The system has four components that need to be locked in before you write a single word of slide copy:
Color Palette
6 tokens derived from one primary color. Every background, text, border, and accent is named and fixed.
Typography
One heading font, one body font. Fixed size scale. Never deviated from across any slide.
Slide Architecture
A 7-slide narrative arc with defined background alternation, content padding rules, and mandatory UI elements.
Reusable Components
Tag pills, feature lists, numbered steps, CTA buttons — all built once and reused identically.
When these four components are defined, designing a carousel becomes an assembly process — not a creative process from scratch every time. That's what makes it scalable.
Building a 6-Token Color Palette from One Brand Color
The most important constraint in a carousel design system is this: every color must be derived from one primary. Not chosen freely — derived algorithmically. This ensures everything stays coherent even when you're alternating between light and dark slide backgrounds.
The temperature rule matters: if your brand is warm (orange, amber, red), LIGHT_BG should be a warm cream. If it's cool (blue, violet, teal), use a cool off-white. DARK_BG follows the same logic — warm brands get #1A1918, cool brands get #0F172A.
This is what separates a professional carousel from a Canva default — the backgrounds feel like the brand, not just the foreground elements.
Typography That Travels Across Slides Without Breaking
Font choice on Instagram carousels is high-stakes. The heading font is your brand personality — it's what users see for a fraction of a second when they pause. The body font is your credibility — it makes your content readable at scroll speed.
Always use exactly two fonts. One display/heading font, one body font. Never three.
| Brand Feel | Heading Font | Body Font |
|---|---|---|
| Editorial / Premium | Playfair Display | DM Sans |
| Modern / Clean | Plus Jakarta Sans 700 | Plus Jakarta Sans 400 |
| Warm / Approachable | Lora | Nunito Sans |
| Technical / Sharp | Space Grotesk | Space Grotesk |
| Bold / Expressive | Fraunces | Outfit |
| Classic / Trustworthy | Libre Baskerville | Work Sans |
| Rounded / Friendly | Bricolage Grotesque | Bricolage Grotesque |
The size scale is fixed regardless of brand: headings at 28–34px, weight 600, -0.4px letter-spacing. Body at 14px, weight 400. Tags at 10px, uppercase, 2px letter-spacing. These aren't suggestions — deviating from them breaks visual rhythm.

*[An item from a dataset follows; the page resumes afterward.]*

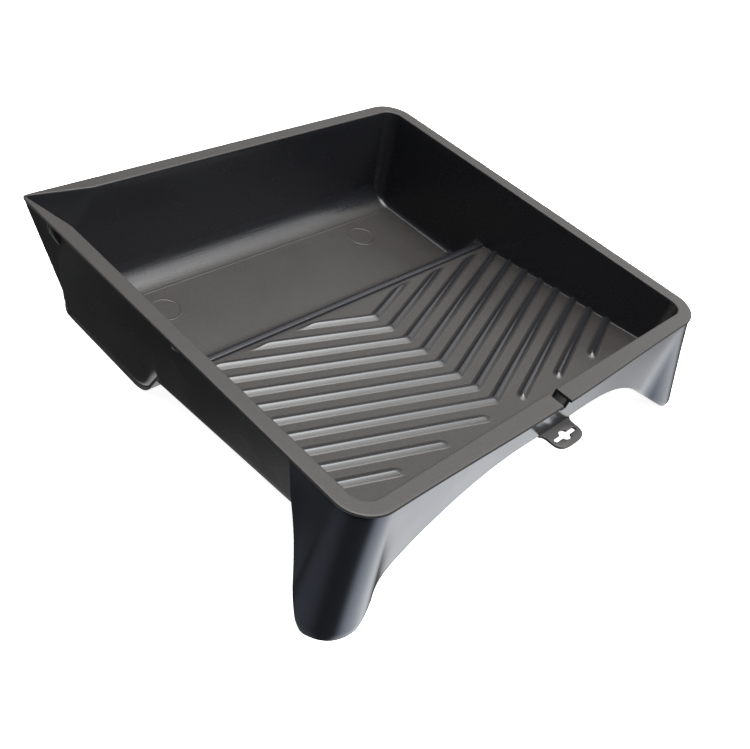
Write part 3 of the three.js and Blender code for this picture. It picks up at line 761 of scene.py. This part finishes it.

The 7-Slide Narrative Arc That Drives Saves and Shares
The sequence of your slides is not a creative choice — it's a conversion architecture. Each slide has a job. The job of slide one is to stop the scroll. The job of slide two is to make the problem feel real. The job of slide seven is to convert.
Hook — bold statement + logo. This slide competes with everything in the feed. Lead with a value proposition, not a description.
Pain point — what's broken, frustrating, or outdated. Dark background creates contrast and signals a shift in energy.
The answer — introduce your concept, product, or framework. The brand gradient signals this is the turning point.
What you get — feature list with icons. Back to light for breathing room after the gradient intensity.
Depth — specs, differentiators, customization options. Dark background signals we're going deeper.
Steps — numbered workflow. How to get started. Light background for easy reading.
Call to action — logo, tagline, action button. No swipe arrow. Full progress bar. The visual signals "this is the end."
The light/dark alternation isn't aesthetic — it's psychological. It creates visual rhythm that keeps the eye engaged across multiple swipes. The gradient slides (3 and 7) act as punctuation marks — they signal a shift in the story.
The 7 Reusable Components Every Carousel Needs
A design system isn't just colors and fonts — it's a component library. These are the building blocks you define once and reuse across every slide, every carousel, every brand.
Progress Bar
The single most important UX element on a carousel. It tells users where they are and how much is left — which directly reduces abandonment. Place it at the absolute bottom of every slide, 3px tall, with a fill that represents slide position.
Light slides: rgba(0,0,0,0.08) track, brand primary fill. Dark slides: rgba(255,255,255,0.12) track, white fill. Counter beside bar: "1/7" format.
Swipe Arrow
A subtle chevron on the right edge tells users there's more. Critically, it disappears on the last slide — the absence of the arrow is itself a design element signalling the end.
Remove on slide 7. Adapts opacity to match slide background. Never positioned over content.
Tag / Category Label
10px uppercase labels above headings give context instantly. They work like section headers in a long article — they orient the reader before they read a word of body copy.
BRAND_PRIMARY on light slides. BRAND_LIGHT on dark slides. rgba(255,255,255,0.6) on gradient slides.
Feature List Row
Icon + label + description, separated by a bottom border. The most scannable format for benefit communication — Instagram users scan, they don't read.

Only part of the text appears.